Photograph: Joan Marcus
Li'l Bit--one of the two central characters in How I Learned to Drive, Paula Vogel's funny, smart, deeply disturbing memory play currently in revival at Second Stage--comes of age in rural Maryland during the 1960s and early 1970s, at a time when the country stopped making much sense. This is fine, really, because Li'l Bit's immediate world doesn't make much sense, either. She is enormously intelligent, but seems only to be noticed and appreciated--by friends, acquaintances, and family members alike--for her particularly large breasts. Her mother and grandparents, with whom she lives, are uneducated and crass, and if her mother is not a full-fledged drunk, she has, at the very least, a complicated relationship with alcohol. Li'l Bit's entire family has serious boundary issues, especially when it comes to gender and sexuality; all of their nicknames for one another have something to do with genitalia, and nothing is considered off-limits during conversations at the dinner table. Li'l Bit's grandfather is an ignorant misogynist; her grandmother has internalized the most traditional of gender roles; and her mother is a little too forthright in offering Li'l Bit a more contemporary perspective. Li'l Bit has no father. Complicating matters is that her sister's husband, Uncle Peck--the only person who really seems to understand, connect with, and attempt to protect her as she grows up--can't keep his hands off her breasts. Many members of her family are aware of this, but they choose to keep their mouths shut, anyway.

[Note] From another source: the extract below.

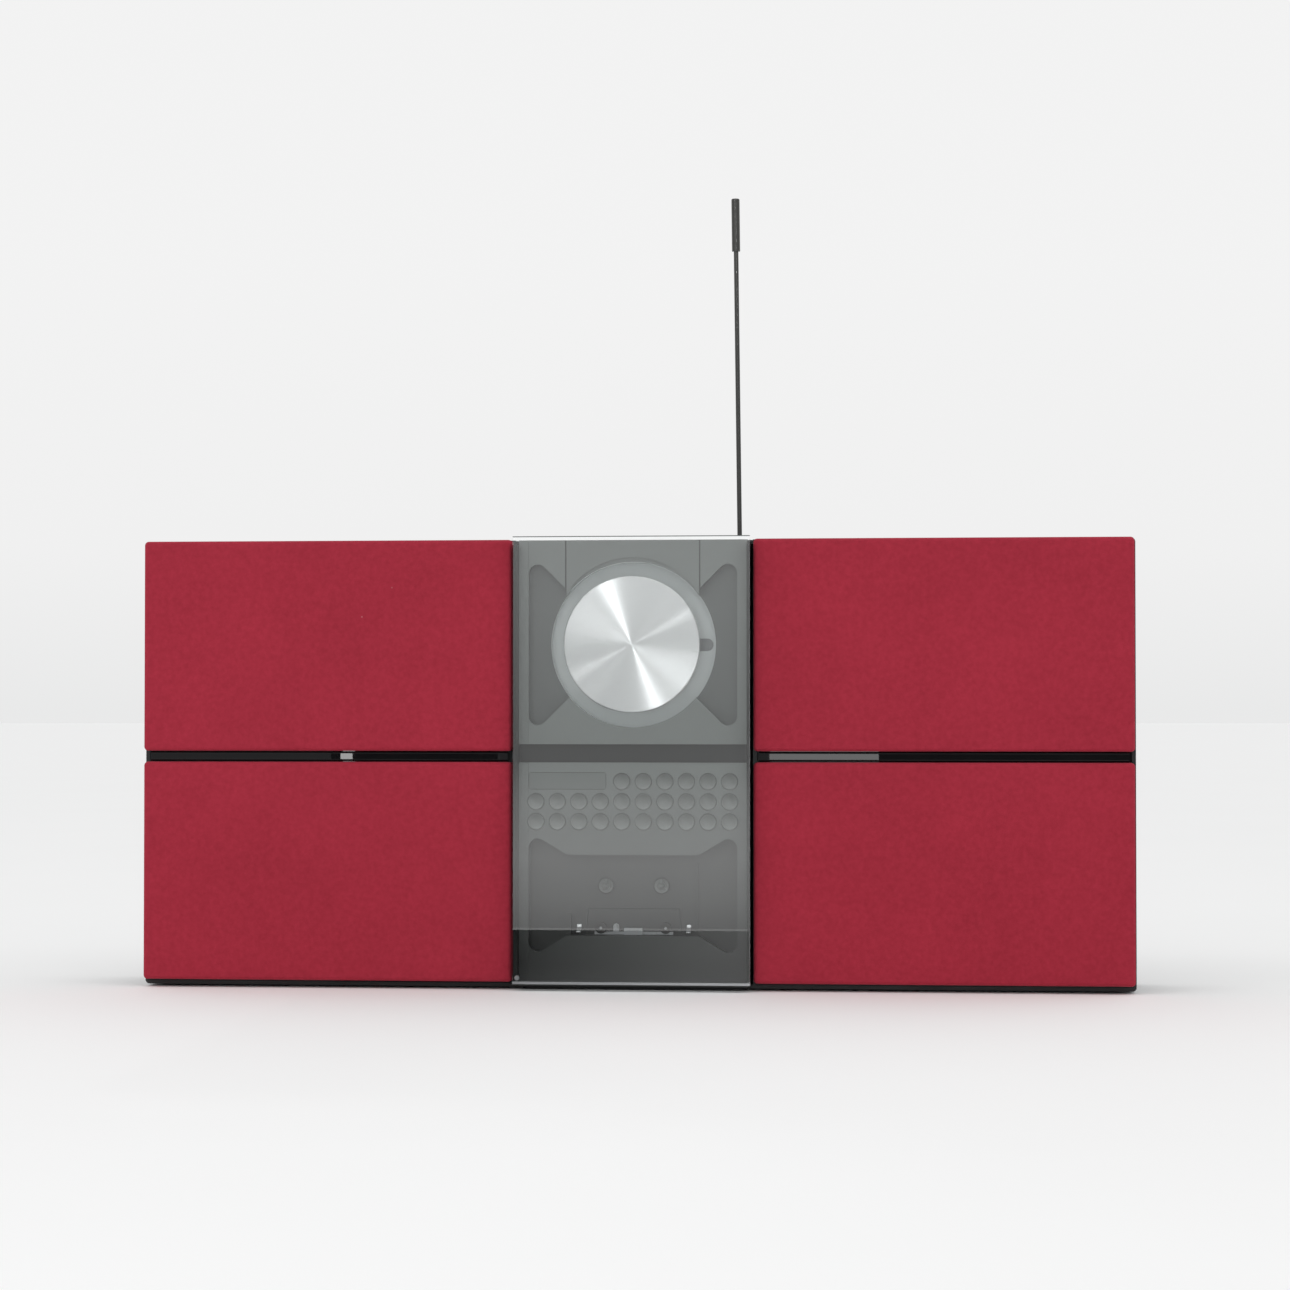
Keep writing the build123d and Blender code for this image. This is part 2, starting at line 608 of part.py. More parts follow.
with BuildPart() as display_window:
    with BuildSketch(facing(FACE_FRONT + 1.5)):
        with Locations(((WINDOW_LEFT + WINDOW_RIGHT) / 2, (WINDOW_BOTTOM + WINDOW_TOP) / 2)):
            RectangleRounded(WINDOW_RIGHT - WINDOW_LEFT - 0.2, WINDOW_TOP - WINDOW_BOTTOM - 0.2, 1.9)
    extrude(amount=1.5)
save(display_window, "display_window")

with BuildPart() as main_board:
    with BuildSketch(facing(BOARD_FRONT + 1.6)):
        block(-BOARD_HALF, BOARD_HALF, BOARD_BOTTOM, BOARD_TOP)
    extrude(amount=1.6)
    # display module behind the window
    with BuildSketch(facing(BOARD_FRONT)):
        block(WINDOW_LEFT + 1, WINDOW_RIGHT - 1, WINDOW_BOTTOM + 1, WINDOW_TOP - 1)
    extrude(amount=BOARD_FRONT - FACE_FRONT - 1.6)
save(main_board, "main_board")


def make_key(x, z):
    """One round dished key with the flange that holds it in and the stem that presses its switch."""
    with BuildPart() as key:
        with BuildSketch(facing(FACE_BACK + 0.1)):
            with Locations((x, z)):
                Circle(KEY_R)
        extrude(amount=FACE_BACK + 0.1 - KEY_FRONT)
        fillet(key.faces().sort_by(Axis.Y)[0].edges(), 0.35)
        with BuildSketch(facing(FACE_BACK + 1.1)):
            with Locations((x, z)):
                Circle(KEY_R + 1.0)
        extrude(amount=1.0)
        with BuildSketch(facing(BOARD_FRONT - 1.1)):
            with Locations((x, z)):
                Circle(2.0)
        extrude(amount=BOARD_FRONT - 1.1 - FACE_BACK - 1.1)
        with Locations((x, KEY_FRONT - KEY_DISH_R + KEY_DISH_DEEP, z)):
            Sphere(KEY_DISH_R, mode=Mode.SUBTRACT)
    return key


for name, x, z in key_places():
    save(make_key(x, z), name)

# ================================================================ CD mechanism
with BuildPart() as cd_mechanism:
    # chassis plate, rail brackets, two rails and the spindle motor
    with BuildSketch(facing(-7.0)):
        block(-36, 78, CD_Z - 24, CD_Z + 24)
    extrude(amount=2.0)
    for left, right in ((-36, -32), (74, 78)):
        with BuildSketch(facing(-9.0)):
            block(left, right, CD_Z - 20, CD_Z + 20)
        extrude(amount=17.0)
    for z in (CD_Z - 15, CD_Z + 15):
        rail_end = Plane(origin=(-33, -17, z), x_dir=(0, 1, 0), z_dir=(1, 0, 0))
        with BuildSketch(rail_end):
            Circle(1.5)
        extrude(amount=108)
    with BuildSketch(facing(-9.0)):
        with Locations((0, CD_Z)):
            Circle(10.5)
    extrude(amount=15.0)
    with BuildSketch(facing(-14.0)):
        with Locations((0, CD_Z)):
            Circle(1.5 + RUNNING_GAP)
    extrude(amount=10.0, mode=Mode.SUBTRACT)
save(cd_mechanism, "cd_mechanism")

with BuildPart() as laser_pickup:
    # sled that rides on the two rails, with its lens up in the well's slot
    with BuildSketch(facing(-12.0)):
        block(PICKUP_X - 12, PICKUP_X + 12, CD_Z - 19, CD_Z + 19)
    extrude(amount=11.0)
    with BuildSketch(facing(-23.0)):
        with Locations((PICKUP_X, CD_Z)):
            Circle(4.2)
    extrude(amount=5.4)
    for z in (CD_Z - 15, CD_Z + 15):
        rail_end = Plane(origin=(PICKUP_X - 12, -17, z), x_dir=(0, 1, 0), z_dir=(1, 0, 0))
        with BuildSketch(rail_end):
            Circle(1.5 + RUNNING_GAP)
        extrude(amount=24, mode=Mode.SUBTRACT)
save(laser_pickup, "laser_pickup")

turn_plane = Plane(origin=(0, 0, CD_Z), x_dir=(1, 0, 0), z_dir=(0, 0, 1))
turn_axis = Axis((0, 0, CD_Z), (0, 1, 0))

with BuildPart() as cd_hub:
    # platter, centring cone and motor shaft, turned about the CD's axis
    with BuildSketch(turn_plane):
        with BuildLine():
            Polyline(
                (0, PLATTER_FRONT - 4.0),
                (5.6, PLATTER_FRONT - 4.0),
                (7.4, PLATTER_FRONT - 1.2),
                (7.4, PLATTER_FRONT),
                (16.0, PLATTER_FRONT),
                (16.0, PLATTER_FRONT + 3.0),
                (4.0, PLATTER_FRONT + 3.0),
                (4.0, WELL_FLOOR + 2.6),
                (1.5, WELL_FLOOR + 2.6),
                (1.5, -15.0),
                (0, -15.0),
                close=True,
            )
        make_face()
    revolve(axis=turn_axis)
save(cd_hub, "cd_hub")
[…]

How I Learned to Drive explores a number of dense, interconnected themes in following its angry, damaged narrator through a series of hazy childhood and adolescent reminiscences: the shifting mores of an embattled, rapidly changing country; family bonds and family dysfunction; gender roles; alcoholism and addiction; and the ways in which close relationships can simultaneously heal and destroy, weaken and empower. To say that I liked the play is something of an understatement: I felt positively cold about the play upon leaving the theater late last week, but it's wormed its way under my skin, and I haven't been able to stop thinking about it since.
Like my fellow blogger Wendy, whose review of How I Learned to Drive appears here, I am not fully convinced about the structure of the show. But I think I'm getting close. I don't think Peck ever stops molesting his niece, and the jumbled way in which Vogel delivers bits and pieces of Li'l Bit's past works effectively in keeping the audience engaged and perpetually uncomfortable. Also, I am enormously compelled by the idea that one addiction can take the place of another. In How I Learned to Drive, Peck neatly substitutes alcohol for Li'l Bit; in turn, Li'l Bit learns to manipulate Peck in ways that suit her needs, all the while remaining his victim. One of the more fascinating aspects of the play is the clear-eyed way it depicts two people who are perfectly capable of simultaneously destroying and sustaining one another in a relationship that is at once disturbingly parasitic and yet weirdly understandable for its rules, structure, and mutual negotiations. This makes perfect sense to me: relationships are never as clear-cut as all that; there is often only a razor-thin line between a relationship that is healthy and one that is rotten to the core.
The cast is strong, but the show very clearly belongs to Norbert Leo Butz, whose portrayal of Peck, the benevolent, manipulative pederast, is superb. Much has been written about the lengthy, increasingly unsettling monologue during which Peck teaches a nephew how to fish for pompano; that, too, was a high point for me. But so was a much smaller, shorter scene, during which Li'l Bit, at age 13, strikes a bargain with her uncomfortably inebriated Uncle Peck: if he stops drinking, she will agree to visit with him, alone but in public, once a week. Butz's reaction to Reaser's suggestion is so deeply, movingly appreciated, so choked with conflicting emotions, that Peck's entire damaged, disturbed psyche flashed vividly before my eyes. The scene, simple as it was, took my breath away.
The ensemble, too, as Li'l Bit's friends, family members and various acquaintances, was uniformly strong. I was initially bothered by the fact that so many of the supporting characters are portrayed so two-dimensionally, while Peck is depicted in such sharp relief. But then again, I think that's precisely Vogel's point: Hazy memories play funny tricks on a person after a while.
I wish I could rave about Reaser. Don't get me wrong: she did a fine job as Li'l Bit, and her icy distance through the show can certainly be (and has been) interpreted as a strength. Li'l Bit was molested as a child, so why should the actor playing her as a grownup be warm, fuzzy, and approachable? Reaser is not, but her studied distance, which didn't let up through the show, did not always work for me. I am not sure if this was the function of the character or the woman playing her, but I was left feeling like I understood Peck far more than I did Li'l Bit, even though this was her show, her past, her conflicted, complicated youth.
That being said, I suppose leaving the theater wanting to know more about the characters you've just spent an evening with is not necessarily the worst criticism you can fling at the production of a play you just can't get away from.